The study of spatial characteristics of soil nutrients is an urgent problem in agriculture and ecology, and the construction of a model suitable for predicting the spatial distribution of TN in this study area is equally important. Therefore, in this study, three linear and nonlinear prediction models, PLSR, BPNN and SVM, were constructed based on Landsat 5 TM multispectral remote sensing images, the original reflectance and the mathematically transformed reflectance to analyze the spatial distribution of soil TN in Datong County, Xining City, Qinghai Province, China. The prediction accuracy of the three models was also compared, and the optimal model was selected to predict the spatial distribution of TN, which provides data support and basis for soil quality evaluation, grain yield estimation and sustainable agriculture in Datong County.
4. Discussion
Soil nutrients are an important factor in measuring soil fertility, and traditional farm management and agricultural systems have led to polarization of soil nutrients in farmland, i.e., excess nutrients in fertile soils reduce the utilization of chemical fertilizers, and nutrient-poor soil vegetation does not receive adequate nutrients. Soil nutrient monitoring has evolved from qualitative to quantitative studies [
35], and the determination of TN inversion models plays an important role in understanding their spatial distribution characteristics, guiding the implementation of precision agriculture, and promoting the development of agricultural production [
2,
36]. Monitoring of total nitrogen content has further improved and updated its inversion means from traditional laboratory analysis to large-scale spatial prediction based on regional scale. The most important of them is the application of remote-sensing technology, which has the advantages of accuracy, speed and economy [
35] and can predict well the spatial distribution of total soil nitrogen in the study area. The establishment of models for prediction has gradually developed from linear to nonlinear models, for example, Liu et al. [
28] established a PLSR model to predict the soil total nitrogen content in Shaanxi Province. Li et al. [
37] established a stepwise linear regression model to invert the soil total nitrogen content based on vegetation information. Xu et al. [
38] used Landsat remote sensing images to construct the regression kriging (RK) to predict the soil total nitrogen content of a farm. Wang et al. [
39] mapped the distribution of TN content in northeastern Liaoning Province, China, based on a random forest model with three different kernel functions and a multiple linear stepwise regression (MLSR) model. Ye et al. [
40] predicted soil total nitrogen content based on a radial basis function neural network (RBFNN). Further development of the prediction model can be seen.

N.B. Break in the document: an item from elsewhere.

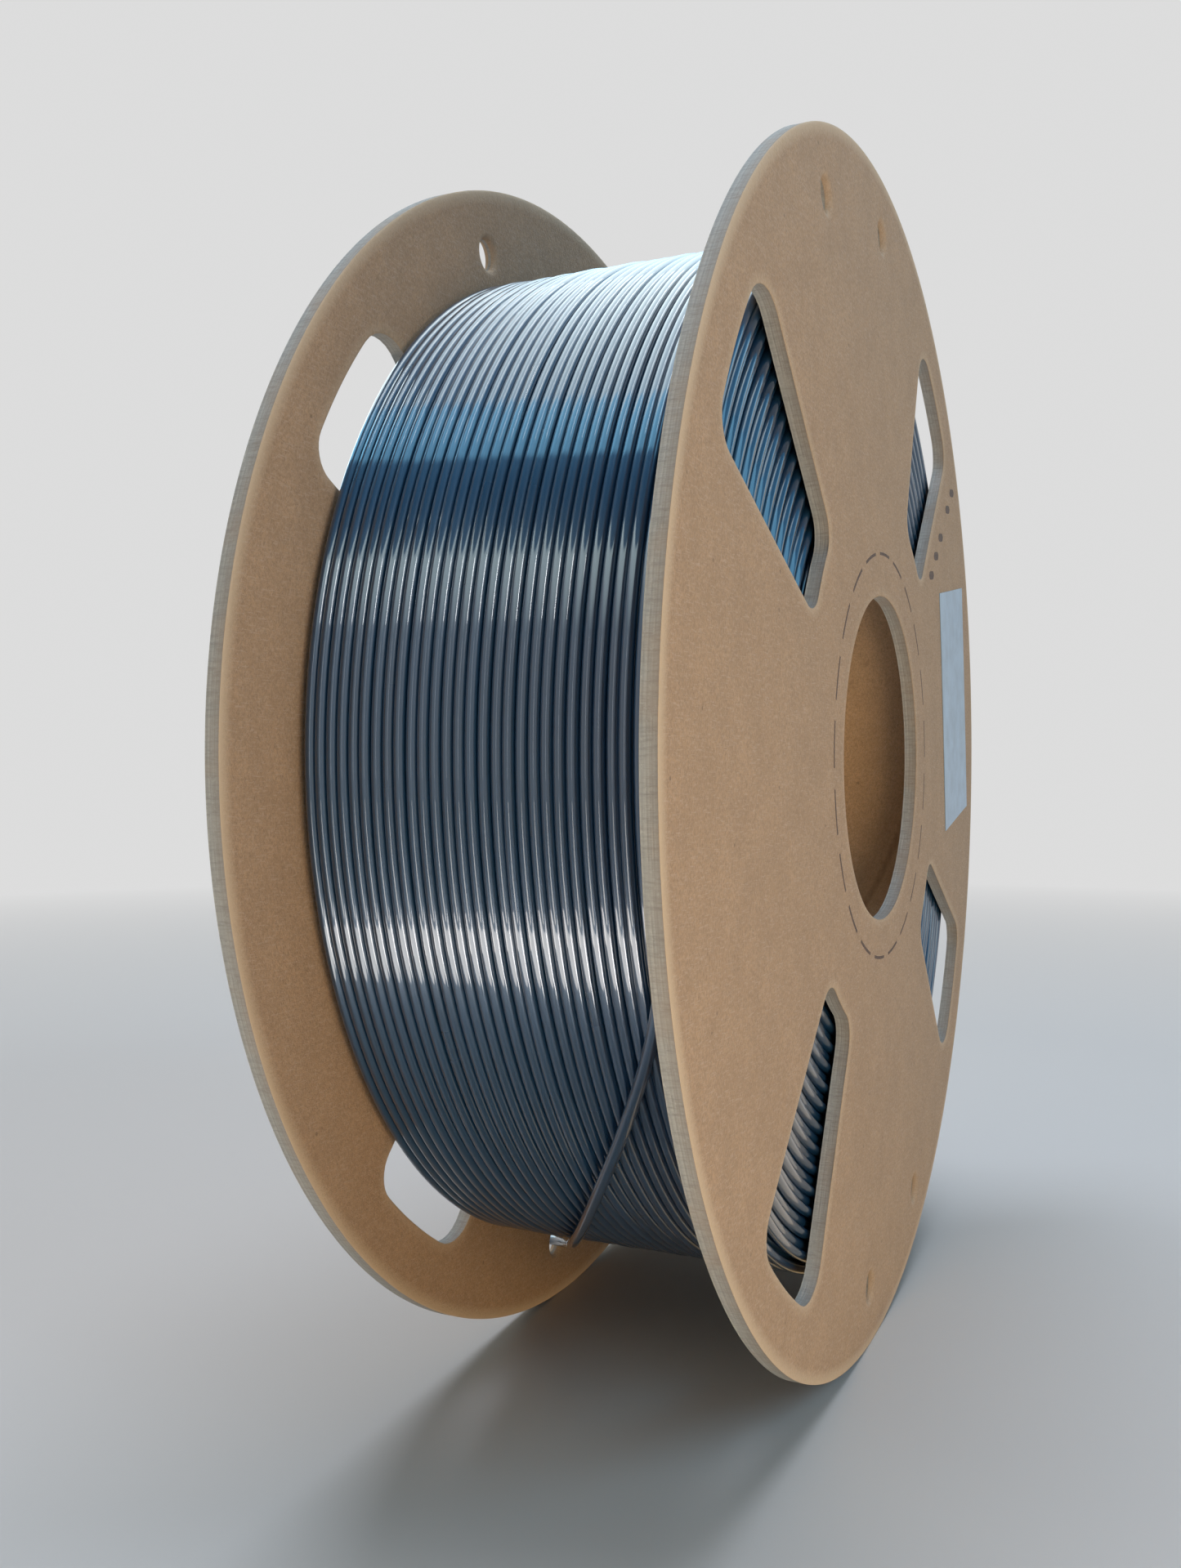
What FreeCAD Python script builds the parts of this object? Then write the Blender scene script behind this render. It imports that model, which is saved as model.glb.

The spatial distribution of TN is largely influenced by anthropogenic and natural factors, and there is spatial heterogeneity [
16,
40]. Therefore, the spatial prediction of TN cannot only use image band reflectance as the model independent variable, but needs to consider more environmental and anthropogenic factors, such as topographic factors [
36], climatic factors [
41], soil types [
6], tillage practices [
4,
42], and crop types [
43]. Nonlinear models play an important role in regions subject to anthropogenic disturbances [
40]. Sun et al. [
44] used a random forest model to analyze the relative importance of factors affecting soil nutrients. The results showed that temperature, precipitation and elevation were significant influencing factors for soil nutrient prediction. Different soil types [
45] and different topographic trends will directly affect the TN spatial distribution. Dong et al. [
17] showed that predicting soil nutrients based on environmental and anthropogenic factors is more important than the common interpolation technique to obtain better prediction accuracy. Zhang et al. [
43] found that the TN spatial pattern is related to elevation. Peri et al. [
41] found that TN decreased with increasing soil desertification, indicating that TN content was closely related to the degree of vegetation denseness. The growth and development of vegetation cannot be separated from the influence of climatic conditions, and climate will ultimately affect the spatial distribution of TN content. In summary, spatial distribution of TN content is influenced by many factors and there is a complex relationship between them. Future research will focus on the spatial prediction of TN under the synergistic conditions of environmental and anthropogenic factors, and understand the relationship between each influencing factor, and extract TN sensitive bands and factors with high correlation with the help of higher resolution remote sensing data to accurately predict soil TN content.
5. Conclusions
Based on the field sampling data of Datong County, this paper uses statistical software to correlate the TN of sampling points with the reflectance of the corresponding TM image bands, as well as to construct PLSR, BPNN and SVM models to invert the spatial distribution of TN in the study area, respectively. The study demonstrates that the average TN content in Datong County is 1.864 g/kg with a coefficient of variation of 30.596%, which is a medium degree of variation. The correlation was significantly improved (r = 0. 584, p < 0.01) and the prediction accuracy of the model were improved after preprocessing the mathematical transformation of the raw spectral reflectance. Comparing the prediction accuracy of the three models, PLSR, BPNN and SVM, the prediction accuracy from highest to lowest was SVM (R2 = 0.676, RMSE = 0.296), BPNN (R2 = 0.560, RMSE = 0.305) and PLSR (R2 = 0.374, RMSE = 0.334), it can be seen that the prediction accuracy of the nonlinear model is better than the linear model, and the prediction accuracy of the SVM model among the nonlinear models is higher than that of the BPNN model, which can accurately predict the spatial distribution of soil TN in Datong County. The prediction of TN spatial distribution by the SVM model shows an overall spatial distribution trend of high in the north and low in the south, and slightly lower in the middle of the study area. Soil TN is an important indicator of soil fertility and predicting soil TN spatial distribution is beneficial to soil quality evaluation and effective implementation of precision agriculture. Prediction the spatial distribution of TN based on SVM algorithm is an effective technical tool for sustainable agriculture at the county scale, which can effectively map the distribution of soil TN. It provides a basis and technical support for soil precision fertilization and sustainable agricultural management.